*GIVEN TASK*.
In the material below, find each line holding the string "math" and copy it.

* begin *

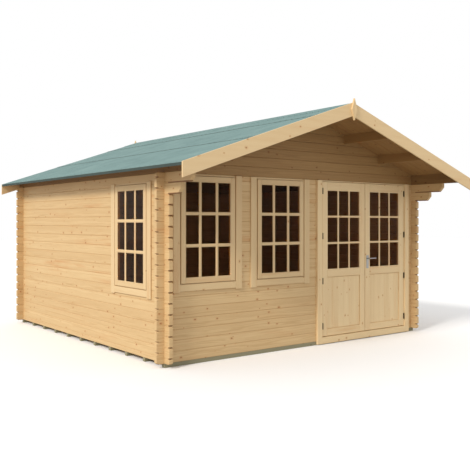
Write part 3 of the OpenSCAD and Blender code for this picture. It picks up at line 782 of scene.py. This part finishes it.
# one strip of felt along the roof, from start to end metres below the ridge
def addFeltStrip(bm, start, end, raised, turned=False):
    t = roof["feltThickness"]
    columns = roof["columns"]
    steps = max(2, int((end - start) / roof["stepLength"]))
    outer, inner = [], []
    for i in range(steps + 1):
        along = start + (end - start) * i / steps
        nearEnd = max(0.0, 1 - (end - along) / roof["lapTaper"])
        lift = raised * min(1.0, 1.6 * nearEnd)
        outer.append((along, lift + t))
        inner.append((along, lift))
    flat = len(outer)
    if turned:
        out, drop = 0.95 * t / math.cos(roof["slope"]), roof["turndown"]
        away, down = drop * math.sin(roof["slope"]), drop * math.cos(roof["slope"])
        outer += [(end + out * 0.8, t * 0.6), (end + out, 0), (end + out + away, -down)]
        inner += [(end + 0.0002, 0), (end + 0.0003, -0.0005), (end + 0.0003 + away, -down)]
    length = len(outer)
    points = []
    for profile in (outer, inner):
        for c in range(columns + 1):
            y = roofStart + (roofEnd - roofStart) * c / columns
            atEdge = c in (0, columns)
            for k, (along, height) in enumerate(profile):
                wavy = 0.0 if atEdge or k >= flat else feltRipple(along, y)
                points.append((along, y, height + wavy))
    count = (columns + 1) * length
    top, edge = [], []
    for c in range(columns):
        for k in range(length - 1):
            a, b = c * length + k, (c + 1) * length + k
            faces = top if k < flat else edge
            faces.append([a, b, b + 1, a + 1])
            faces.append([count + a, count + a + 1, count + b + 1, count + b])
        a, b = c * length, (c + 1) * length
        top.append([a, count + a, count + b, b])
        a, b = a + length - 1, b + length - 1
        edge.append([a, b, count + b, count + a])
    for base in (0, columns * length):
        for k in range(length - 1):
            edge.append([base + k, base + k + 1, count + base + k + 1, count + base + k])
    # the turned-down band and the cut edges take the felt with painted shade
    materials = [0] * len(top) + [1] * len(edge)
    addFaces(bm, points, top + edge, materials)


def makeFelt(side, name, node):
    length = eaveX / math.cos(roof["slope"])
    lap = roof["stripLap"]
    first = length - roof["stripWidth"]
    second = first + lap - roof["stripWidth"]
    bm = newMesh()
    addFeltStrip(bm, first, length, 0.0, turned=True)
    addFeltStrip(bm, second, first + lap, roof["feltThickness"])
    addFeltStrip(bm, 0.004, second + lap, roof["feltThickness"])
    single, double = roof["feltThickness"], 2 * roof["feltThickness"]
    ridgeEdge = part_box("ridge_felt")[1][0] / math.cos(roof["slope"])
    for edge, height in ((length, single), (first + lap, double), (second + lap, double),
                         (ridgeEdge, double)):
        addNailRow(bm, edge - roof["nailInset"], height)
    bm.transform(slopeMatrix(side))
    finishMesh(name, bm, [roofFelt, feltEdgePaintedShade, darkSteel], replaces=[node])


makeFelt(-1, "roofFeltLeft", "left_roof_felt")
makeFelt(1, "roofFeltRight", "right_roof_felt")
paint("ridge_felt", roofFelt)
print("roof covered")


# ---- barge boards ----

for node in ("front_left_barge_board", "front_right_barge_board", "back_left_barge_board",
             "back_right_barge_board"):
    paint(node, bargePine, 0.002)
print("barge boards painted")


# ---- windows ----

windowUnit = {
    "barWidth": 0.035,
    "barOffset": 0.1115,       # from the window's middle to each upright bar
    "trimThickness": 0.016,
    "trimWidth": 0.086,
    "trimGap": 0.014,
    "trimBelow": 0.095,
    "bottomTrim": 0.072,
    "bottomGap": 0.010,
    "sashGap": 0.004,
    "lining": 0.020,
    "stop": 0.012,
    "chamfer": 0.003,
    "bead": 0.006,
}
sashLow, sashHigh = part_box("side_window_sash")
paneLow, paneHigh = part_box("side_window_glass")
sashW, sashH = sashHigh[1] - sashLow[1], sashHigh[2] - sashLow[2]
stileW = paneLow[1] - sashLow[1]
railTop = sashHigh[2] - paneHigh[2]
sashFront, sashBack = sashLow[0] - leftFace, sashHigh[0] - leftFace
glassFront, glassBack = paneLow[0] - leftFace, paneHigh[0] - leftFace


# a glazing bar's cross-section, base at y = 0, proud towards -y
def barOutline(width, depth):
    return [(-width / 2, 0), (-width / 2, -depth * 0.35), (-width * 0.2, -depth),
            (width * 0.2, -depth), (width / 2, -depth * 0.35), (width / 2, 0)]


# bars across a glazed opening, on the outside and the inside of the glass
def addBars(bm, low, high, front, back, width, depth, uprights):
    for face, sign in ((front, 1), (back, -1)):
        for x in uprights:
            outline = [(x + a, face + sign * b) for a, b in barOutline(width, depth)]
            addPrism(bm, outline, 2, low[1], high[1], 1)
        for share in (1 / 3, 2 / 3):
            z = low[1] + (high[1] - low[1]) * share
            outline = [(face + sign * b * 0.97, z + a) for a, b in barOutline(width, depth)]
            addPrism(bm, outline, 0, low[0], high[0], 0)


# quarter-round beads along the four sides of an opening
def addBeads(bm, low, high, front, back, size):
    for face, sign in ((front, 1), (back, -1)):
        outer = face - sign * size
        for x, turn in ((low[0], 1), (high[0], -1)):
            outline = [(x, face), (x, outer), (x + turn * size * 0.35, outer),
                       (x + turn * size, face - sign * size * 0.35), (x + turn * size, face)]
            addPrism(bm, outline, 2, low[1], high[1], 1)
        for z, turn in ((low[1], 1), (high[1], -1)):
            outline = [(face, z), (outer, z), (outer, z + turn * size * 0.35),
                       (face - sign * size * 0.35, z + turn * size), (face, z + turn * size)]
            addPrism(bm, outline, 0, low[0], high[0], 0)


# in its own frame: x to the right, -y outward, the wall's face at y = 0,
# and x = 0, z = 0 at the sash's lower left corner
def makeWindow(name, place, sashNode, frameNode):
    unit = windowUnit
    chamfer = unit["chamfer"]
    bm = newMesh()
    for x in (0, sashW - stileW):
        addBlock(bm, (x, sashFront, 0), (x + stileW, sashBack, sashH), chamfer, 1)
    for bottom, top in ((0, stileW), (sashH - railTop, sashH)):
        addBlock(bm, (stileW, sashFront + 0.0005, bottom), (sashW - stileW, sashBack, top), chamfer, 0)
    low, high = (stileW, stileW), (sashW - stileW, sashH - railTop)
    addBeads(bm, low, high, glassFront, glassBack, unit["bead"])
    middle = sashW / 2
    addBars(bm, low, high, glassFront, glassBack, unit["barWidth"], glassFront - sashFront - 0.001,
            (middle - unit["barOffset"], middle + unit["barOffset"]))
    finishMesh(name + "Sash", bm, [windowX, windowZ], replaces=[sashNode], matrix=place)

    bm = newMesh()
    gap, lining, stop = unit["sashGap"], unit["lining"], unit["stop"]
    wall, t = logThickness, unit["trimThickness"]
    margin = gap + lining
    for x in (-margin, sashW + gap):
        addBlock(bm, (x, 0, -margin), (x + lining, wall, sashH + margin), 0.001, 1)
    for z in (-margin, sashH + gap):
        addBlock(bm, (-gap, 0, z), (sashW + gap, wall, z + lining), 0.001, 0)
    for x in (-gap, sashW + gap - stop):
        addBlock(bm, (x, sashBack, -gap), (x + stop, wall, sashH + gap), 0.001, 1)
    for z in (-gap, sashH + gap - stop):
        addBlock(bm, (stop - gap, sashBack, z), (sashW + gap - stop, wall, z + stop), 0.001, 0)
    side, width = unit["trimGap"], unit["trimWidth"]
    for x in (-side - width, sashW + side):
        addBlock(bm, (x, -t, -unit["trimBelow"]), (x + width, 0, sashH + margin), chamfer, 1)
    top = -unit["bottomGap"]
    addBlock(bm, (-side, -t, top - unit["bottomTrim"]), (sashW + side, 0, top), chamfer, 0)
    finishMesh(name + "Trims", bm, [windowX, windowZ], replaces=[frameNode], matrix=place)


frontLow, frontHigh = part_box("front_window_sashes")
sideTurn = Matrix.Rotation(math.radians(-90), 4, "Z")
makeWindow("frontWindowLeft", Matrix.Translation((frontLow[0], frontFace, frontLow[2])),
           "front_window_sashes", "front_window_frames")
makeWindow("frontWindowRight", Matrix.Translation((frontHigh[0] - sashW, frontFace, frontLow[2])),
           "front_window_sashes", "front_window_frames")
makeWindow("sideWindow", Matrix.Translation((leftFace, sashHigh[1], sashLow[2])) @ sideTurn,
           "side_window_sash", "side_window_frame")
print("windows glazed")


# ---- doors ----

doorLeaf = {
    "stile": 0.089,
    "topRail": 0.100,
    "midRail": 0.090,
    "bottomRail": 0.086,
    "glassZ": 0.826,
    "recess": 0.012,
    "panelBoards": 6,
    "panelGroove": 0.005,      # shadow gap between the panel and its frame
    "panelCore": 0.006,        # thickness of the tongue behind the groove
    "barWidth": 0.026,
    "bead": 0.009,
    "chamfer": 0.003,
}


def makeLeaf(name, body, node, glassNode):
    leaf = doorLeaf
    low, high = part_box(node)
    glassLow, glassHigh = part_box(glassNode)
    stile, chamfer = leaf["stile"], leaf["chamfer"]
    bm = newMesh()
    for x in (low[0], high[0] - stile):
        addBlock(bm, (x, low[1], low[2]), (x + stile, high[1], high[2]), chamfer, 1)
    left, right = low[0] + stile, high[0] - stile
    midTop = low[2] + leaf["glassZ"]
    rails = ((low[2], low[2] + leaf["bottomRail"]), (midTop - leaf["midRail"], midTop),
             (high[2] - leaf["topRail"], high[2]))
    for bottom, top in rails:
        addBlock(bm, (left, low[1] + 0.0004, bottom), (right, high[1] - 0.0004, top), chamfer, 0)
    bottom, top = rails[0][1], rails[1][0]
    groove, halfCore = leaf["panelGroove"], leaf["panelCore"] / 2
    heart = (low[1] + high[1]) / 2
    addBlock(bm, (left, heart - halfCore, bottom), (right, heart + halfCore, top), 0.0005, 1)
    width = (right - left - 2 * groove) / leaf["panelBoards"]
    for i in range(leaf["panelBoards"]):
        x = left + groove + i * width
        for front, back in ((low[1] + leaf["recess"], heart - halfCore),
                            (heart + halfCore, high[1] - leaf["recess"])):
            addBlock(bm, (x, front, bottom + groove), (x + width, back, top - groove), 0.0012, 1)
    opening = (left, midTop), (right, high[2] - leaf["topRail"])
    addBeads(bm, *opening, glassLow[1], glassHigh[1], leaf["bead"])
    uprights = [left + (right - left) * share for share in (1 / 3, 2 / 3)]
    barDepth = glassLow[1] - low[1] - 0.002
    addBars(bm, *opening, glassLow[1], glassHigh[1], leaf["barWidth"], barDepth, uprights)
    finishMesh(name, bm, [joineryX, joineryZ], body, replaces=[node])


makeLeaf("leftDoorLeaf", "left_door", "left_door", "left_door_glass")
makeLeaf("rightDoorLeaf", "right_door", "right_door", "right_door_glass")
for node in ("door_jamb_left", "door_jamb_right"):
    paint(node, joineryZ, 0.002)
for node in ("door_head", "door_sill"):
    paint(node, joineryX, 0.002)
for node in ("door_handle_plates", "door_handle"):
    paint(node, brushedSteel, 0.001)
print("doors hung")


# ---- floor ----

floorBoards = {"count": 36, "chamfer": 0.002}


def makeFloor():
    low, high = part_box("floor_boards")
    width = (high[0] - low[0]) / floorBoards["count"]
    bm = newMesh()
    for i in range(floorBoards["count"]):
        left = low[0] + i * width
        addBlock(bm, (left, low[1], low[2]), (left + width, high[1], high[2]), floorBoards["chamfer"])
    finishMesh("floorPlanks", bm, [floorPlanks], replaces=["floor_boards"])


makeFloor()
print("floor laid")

* end *

*ANSWER TO THIS EXERCISE*.
        out, drop = 0.95 * t / math.cos(roof["slope"]), roof["turndown"]
        away, down = drop * math.sin(roof["slope"]), drop * math.cos(roof["slope"])
    length = eaveX / math.cos(roof["slope"])
    ridgeEdge = part_box("ridge_felt")[1][0] / math.cos(roof["slope"])
sideTurn = Matrix.Rotation(math.radians(-90), 4, "Z")